Much of the data used to support arguments on the carbon impact of biomass (including the now widely discredited report by Searchinger, which was not subject to peer review) is based on a fundamental misunderstanding of forestry management. Sustainably managed forests are not harvested in their entirety and then entirely regrown. In reality, landowners manage their forests as a whole landscape, by harvesting and regrowing different sections (‘stands’ or ‘plots’) at different stages. One stand may just have new saplings growing while another comprises mature trees about to be harvested. This makes financial sense for foresters (because it ensures stable income), while maximising growth rates and ensuring carbon is absorbed faster. Clearing forest floors of deadwood and employing anti-wildfire measures are also standard management techniques used to encourage rapid, healthy growth and optimal carbon absorption. In this way, sustainable forestry techniques ensure that levels of stored carbon in a well-managed forest remain balanced or even increase over time, creating a ‘carbon credit’.

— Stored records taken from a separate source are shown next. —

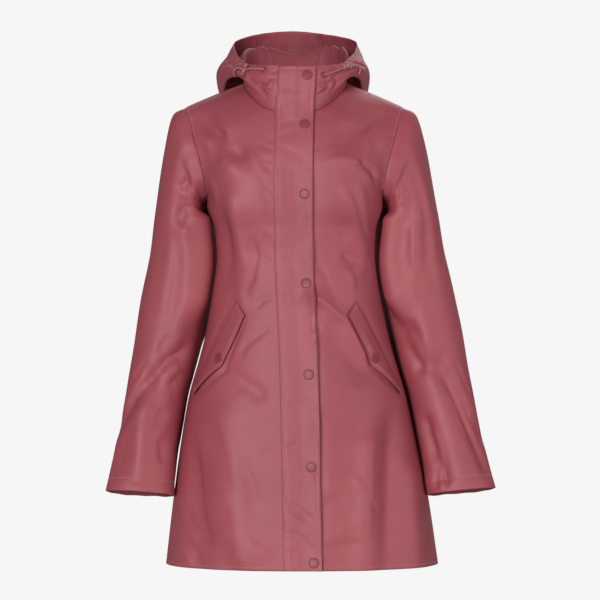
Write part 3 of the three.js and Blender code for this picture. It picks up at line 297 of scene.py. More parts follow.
# Creases of a sleeve, as on the body, with points of (turn, way along): at the back of either, and the others
SLEEVE_REAR_CREASES = [
    (-1.8, 6, 12, [(250, 0.5), (276, 0.545), (300, 0.57)]),
    (1.8, 6, 11, [(240, 0.56), (270, 0.6), (298, 0.63)]),
    (-2.0, 5, 12, [(236, 0.66), (264, 0.69), (296, 0.71)]),
    (1.5, 6, 12, [(244, 0.76), (276, 0.8), (306, 0.82)]),
    (-1.5, 7, 13, [(262, 0.3), (270, 0.4), (266, 0.48)]),
    (-1.4, 8, 14, [(282, 0.82), (278, 0.9), (280, 0.97)]),
    (-1.6, 5, 10, [(340, 0.1), (330, 0.18), (322, 0.26)]),
]
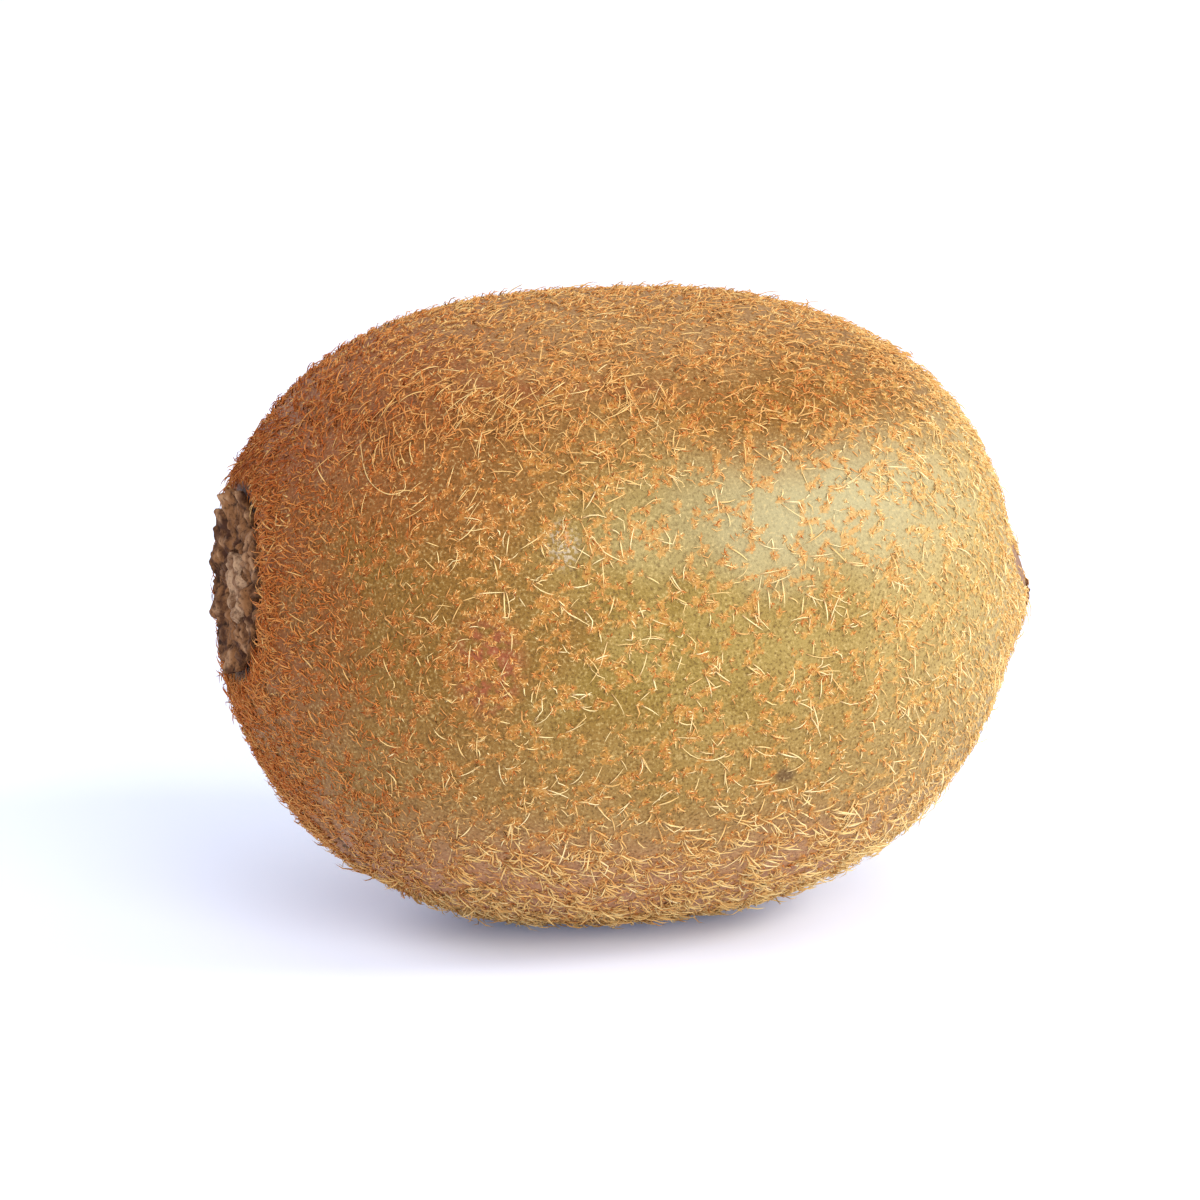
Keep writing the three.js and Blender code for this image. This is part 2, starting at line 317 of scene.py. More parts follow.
def grid_faces(rings, columns):
    """Quads of a grid that closes on itself from its last column to its first, with their (u, v)."""
    ring, column = np.meshgrid(np.arange(rings - 1), np.arange(columns), indexing="ij")
    ring, column = ring.ravel(), column.ravel()
    after = (column + 1) % columns
    quads = np.stack([
        ring * columns + column,
        ring * columns + after,
        (ring + 1) * columns + after,
        (ring + 1) * columns + column,
    ], 1)
    u = np.stack([column, column + 1, column + 1, column], 1) / columns
    v = np.stack([ring, ring, ring + 1, ring + 1], 1) / (rings - 1)
    return quads, np.stack([u, v], -1)


def end_fans(rings, columns):
    """Triangles from a grid's first and last rings to the two points that follow the grid's own."""
    column = np.arange(columns)
    after = (column + 1) % columns
    last = (rings - 1) * columns
    pole = np.full(columns, rings * columns)
    first_fan = np.stack([after, column, pole], 1)
    last_fan = np.stack([last + column, last + after, pole + 1], 1)
    return first_fan.tolist() + last_fan.tolist()


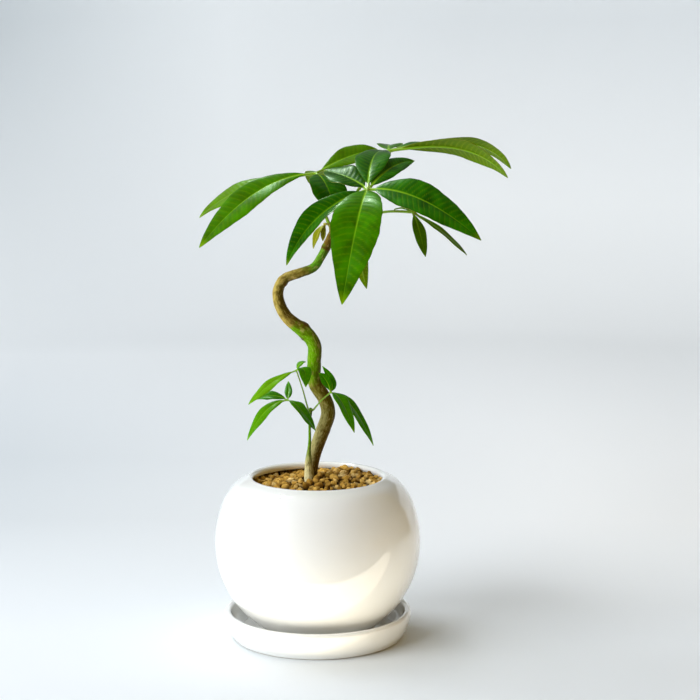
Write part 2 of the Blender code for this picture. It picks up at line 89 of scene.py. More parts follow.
# Pot, turned: a ball cut flat at its foot, with a rolled lip
BALL_RADIUS = (POT_HIGH[0] - POT_LOW[0]) / 2
BALL_CENTRE_Z = 56.2
POT_WALL = 4.2
MOUTH_RADIUS = 37.2
SHOULDER = ((51.2, 86.2), (46.4, 91.4))
UNDER_LIP = (38.6, 90.2)
POT_BARE_BELOW = POT_LOW[2] + 0.2
LIP_Z = POT_HIGH[2]
FOOT_Z = POT_LOW[2]
INNER_TOP_Z = 89.0
DRAIN_RADIUS = 5.0
INNER_FLOOR_Z = SOIL_LOW[2] - 0.3

# Stems: points of each axis from the soil up, with the diameter at each
TRUNK_ROOT_Z = 56.0
TRUNK_ROUTE = [
    ((-3.9, 4.0, 92.0), 7.0),
    ((-3.3, 4.0, 99.8), 7.3),
    ((0.3, 4.0, 112.8), 7.9),
    ((5.0, 3.0, 125.6), 8.3),
    ((6.1, 3.0, 132.0), 8.4),
    ((3.9, 3.0, 139.5), 8.2),
    ((-1.6, 3.0, 149.4), 8.2),
    ((-1.8, 3.0, 160.0), 8.0),
    ((-1.6, 2.0, 169.5), 8.1),
    ((-5.2, 1.0, 176.4), 8.0),
    ((-11.6, 0.0, 181.9), 7.6),
    ((-17.6, -1.0, 187.6), 7.0),
    ((-21.4, -2.0, 195.0), 6.5),
    ((-22.0, -2.0, 202.5), 6.1),
    ((-18.2, -3.0, 209.2), 5.9),
    ((-9.5, -4.0, 212.7), 5.5),
    ((-1.8, -4.0, 215.8), 5.2),
    ((2.7, -4.0, 222.2), 4.9),
    ((6.2, -4.0, 229.0), 4.9),
    ((9.6, -4.0, 236.5), 4.6),
    ((12.0, -4.0, 244.0), 4.0),
    ((13.2, -4.0, 248.5), 1.4),
]
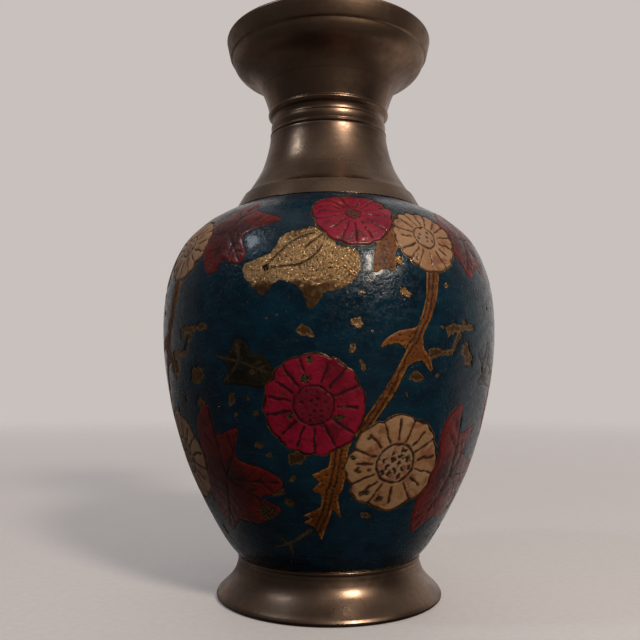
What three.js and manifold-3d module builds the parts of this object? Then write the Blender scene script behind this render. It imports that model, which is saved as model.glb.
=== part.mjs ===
// Enamelled brass vase, 205 mm high: a turned brass foot, a body in two halves, a neck and a flared
// mouth, with a coloured design laid into a shallow recess round the body.
//
// Millimetres, +Z up, origin at the centre of the foot's underside. The design repeats four times
// round the body. It is drawn flat, in millimetres along the surface: u runs round the body towards
// rising azimuth, v runs up the curve of the wall. Azimuth 0 faces -Y.
import * as THREE from 'three';
import * as BufferGeometryUtils from 'three/addons/utils/BufferGeometryUtils.js';
import Module from 'manifold-3d';

const wasm = await Module();
wasm.setup();

// ---- Driving dimensions ----
const height = 205;
const facets = 28;          // flats round every turned piece
const repeats = 4;          // times the design goes round
const clearance = 0.3;      // between neighbouring pieces
const enamelDepth = 0.6;    // thickness of the colour
const wall = 1.8;           // brass behind the colour
const bed = 0.5;            // space between the colour and the flats of the brass behind it
const recess = enamelDepth + bed;
const seamHeight = 96;      // where the two halves of the body meet, at the belly
const lapHeight = 4;        // overlap of the two halves
const enamelLow = 1.8;      // colour starts this far up the wall from the foot joint
const enamelTop = 2.2;      // and stops this far short of the neck
const rim = 1.6;            // brass left full height at both ends of the recess
const discRadius = 29.3;    // plate that closes the body's underside
const discLedge = 12.5;     // height of the foot's ledge below that plate
const topHole = 27.5;       // radius of the hole in the top of the body
const topEdge = 2.4;        // thickness of the body round that hole, and of its lower edge
const neckJoint = 167.6;    // where the mouth stands on the neck
const spigotLength = 5.5;   // length of the mouth's end that goes down into the neck
const plugLength = 5;       // length of the neck's end that goes down into the body
const lipLow = 198.4;       // underside of the lip
const flowerCorners = 12;
const wornRepeat = 1;       // the side whose upper green leaf and ground are gone, down to the brass

const degrees = Math.PI / 180;
const group = new THREE.Group();

const brass = { color: 0x8a6a48, roughness: 0.32, metalness: 1.0 };
const groundBlue = { color: 0x0a2733, roughness: 0.25, metalness: 0.0 };
const pink = { color: 0xa3203f, roughness: 0.4, metalness: 0.0 };
const cream = { color: 0xc9a583, roughness: 0.45, metalness: 0.0 };
const maroon = { color: 0x6d1f1f, roughness: 0.35, metalness: 0.0 };
const leafGreen = { color: 0x2b2a16, roughness: 0.4, metalness: 0.0 };
const ochre = { color: 0x8a5420, roughness: 0.4, metalness: 0.0 };

function addMesh(name, geometry, look) {
  const mesh = new THREE.Mesh(geometry, new THREE.MeshStandardMaterial(look));
  mesh.name = name;
  group.add(mesh);
}

// ---- The wall's curve ----
// Finished outside of the body from the foot joint to the neck, as radius and height.
const bodyCurve = new THREE.SplineCurve([
  new THREE.Vector2(32.3, 14.6),
  new THREE.Vector2(37.2, 20.5),
  new THREE.Vector2(44.5, 33.3),
  new THREE.Vector2(51.6, 49.0),
  new THREE.Vector2(57.2, 69.0),
  new THREE.Vector2(60.1, 89.0),
  new THREE.Vector2(59.4, 107.6),
  new THREE.Vector2(54.6, 122.4),
  new THREE.Vector2(47.2, 130.9),
  new THREE.Vector2(40.4, 135.4),
  new THREE.Vector2(34.4, 138.4),
]);
bodyCurve.arcLengthDivisions = 800;
const wallLength = bodyCurve.getLength();

function wallPoint(s) {
  return bodyCurve.getPointAt(THREE.MathUtils.clamp(s / wallLength, 0, 1));
}

function wallNormal(s) {
  const tangent = bodyCurve.getTangentAt(THREE.MathUtils.clamp(s / wallLength, 0, 1));
  return new THREE.Vector2(tangent.y, -tangent.x);
}

// Point of the profile at distance s up the wall, moved out by offset.
function wallOffset(s, offset) {
  return wallPoint(s).addScaledVector(wallNormal(s), offset);
}

// Distance up the wall at which the curve reaches a height.
function stationAtHeight(z) {
  let low = 0;
  let high = wallLength;
  while (high - low > 0.001) {
    const middle = (low + high) / 2;
    if (wallPoint(middle).y < z) low = middle;
    else high = middle;
  }
  return low;
}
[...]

Even if this method did not make sense environmentally and economically, the Government’s Sustainability Criteria mean that even with greater demand for biomass, we can be sure the impact will be at least a 60% less emissions compared to the EU fossil fuel grid average. Demonstrating this reduction in fossil fuels will clearly only be possible in forests where the rate of harvesting is outmatched by the rate of replenishment.

The UK requires a balanced energy mix, but there is no one technology that provides a ‘silver bullet’ solution. Biomass is the fourth most abundant fuel on our planet and as the only low-carbon and renewable baseload energy source biomass has a vital role to play in helping deliver the UK’s and Europe’s carbon savings and renewable energy targets.